Le rovine

"Le rovine non le temiamo. Erediteremo la terra. La borghesia dovrà farlo a pezzi il suo mondo, prima di uscire dalla scena della storia. Noi portiamo un mondo nuovo dentro di noi, e questo mondo, ogni momento che passa, cresce. Sta crescendo, proprio adesso che io sto parlando con te"

Buenaventura Durruti

lunedì 23 marzo 2020

Conte chiude ma non chiude

Francesco Ricci

                                                   Nessuna fiducia nel governo!

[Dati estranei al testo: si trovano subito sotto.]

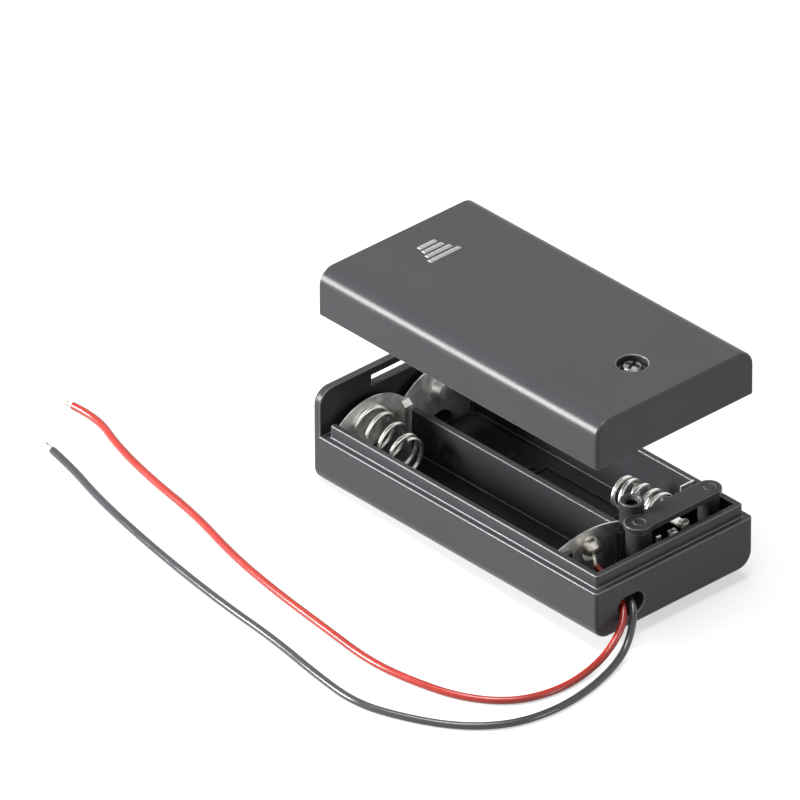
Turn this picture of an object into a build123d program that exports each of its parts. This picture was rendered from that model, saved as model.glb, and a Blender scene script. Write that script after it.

Dopo aver negato per settimana la chiusura delle fabbriche, sprecando un tempo prezioso che è costato migliaia di vittime, dopo l'accordo "L'Italia non si ferma", scandalosamente sostenuto dalle burocrazie sindacali in nome della "concordia generale", ieri notte, il governo Conte ha annunciato la chiusura "totale".

Gli operai avevano già indicato da giorni, con scioperi che hanno scavalcato le burocrazie, quale era la via da prendere, l'unica realmente efficace per impedire il diffondersi del contagio: fermare le fabbriche e il trasporto delle merci non di prima necessità. Il contagio ha continuato infatti a diffondersi perché le fabbriche rimanevano aperte per ingrassare qualche decina di industriali miliardari. 

Non è un caso se le regioni dove il virus si sta diffondendo più rapidamente sono quelle con la maggior presenza di industrie.

La borghesia e il suo governo, con la complicità criminale di Landini e degli altri dirigenti dei grandi sindacati, ha fatto orecchie da mercante fino a ieri. Adesso, sotto la pressione degli scioperi, per paura che la protesta dilaghi (Landini: "dobbiamo impedire che la paura si trasformi in rabbia"), comprendendo in parte che la mancata chiusura rischia di compromettere maggiormente gli stessi profitti padronali, il "comitato d'affari della borghesia", cioè il governo Conte, ha tardivamente deciso per la chiusura, come gli operai invocavano da tempo.

Ma la borghesia e i suoi politici non sono in grado di vedere oltre il proprio naso e per questo la chiusura, presentata come "totale", lascia ancora aperte produzioni non indispensabili e, con espressioni ambigue, riserva un alto grado di discrezionalità ai padroni. 

La lista delle attività esentate dalla chiusura è molto ampia. Non solo: come previsto dal protocollo coi sindacati, dove si chiude lo si fa utilizzando ferie e permessi dei lavoratori o si scaricano i mancati guadagni padronali sulle casse pubbliche, usando la cassa integrazione (che in molti casi preannuncia i licenziamenti).

E' necessario allora che i lavoratori continuino a tenere la barra: valutando in ogni fabbrica se, a prescindere dalle indicazioni del governo, si tratta realmente di una produzione vitale per la sopravvivenza e scioperando in tutte le fabbriche di merci che non sono di prima necessità.

Le vicende di questi giorni chiariscono una volta di più la irrazionalità del sistema capitalistico, fondato sulla divisione in classi e la schiavitù salariale, basato sulla criminalità della classe borghese e delle sue istituzioni, sulla complicità delle burocrazie sindacali. La tragedia del coronavirus è una grande scuola di massa in cui milioni di proletari apprendono rapidamente cosa è il capitalismo.

E' un sistema barbaro che va rovesciato da cima a fondo e sostituito con un sistema opposto, che abolisca le classi e il lavoro salariato, serve un sistema che produca per le reali esigenze delle masse e non per i profitti di un pugno di miliardari. 

Serve il socialismo! Questo è l'orizzonte per cui lottare. Ma per poter continuare la lotta bisogna per prima cosa ora salvare le vite dei proletari, quelle vite che per la borghesia valgono meno dei suoi profitti.

Per questo è necessario che gli operai, che per primi hanno indicato la via, non si fermino davanti alle mezze misure di Conte, non ripongano nessuna fiducia nel governo e nei burocrati sindacali. Per questo è necessario che siano gli operai a chiudere tutte le produzioni non essenziali che Conte non vuole chiudere.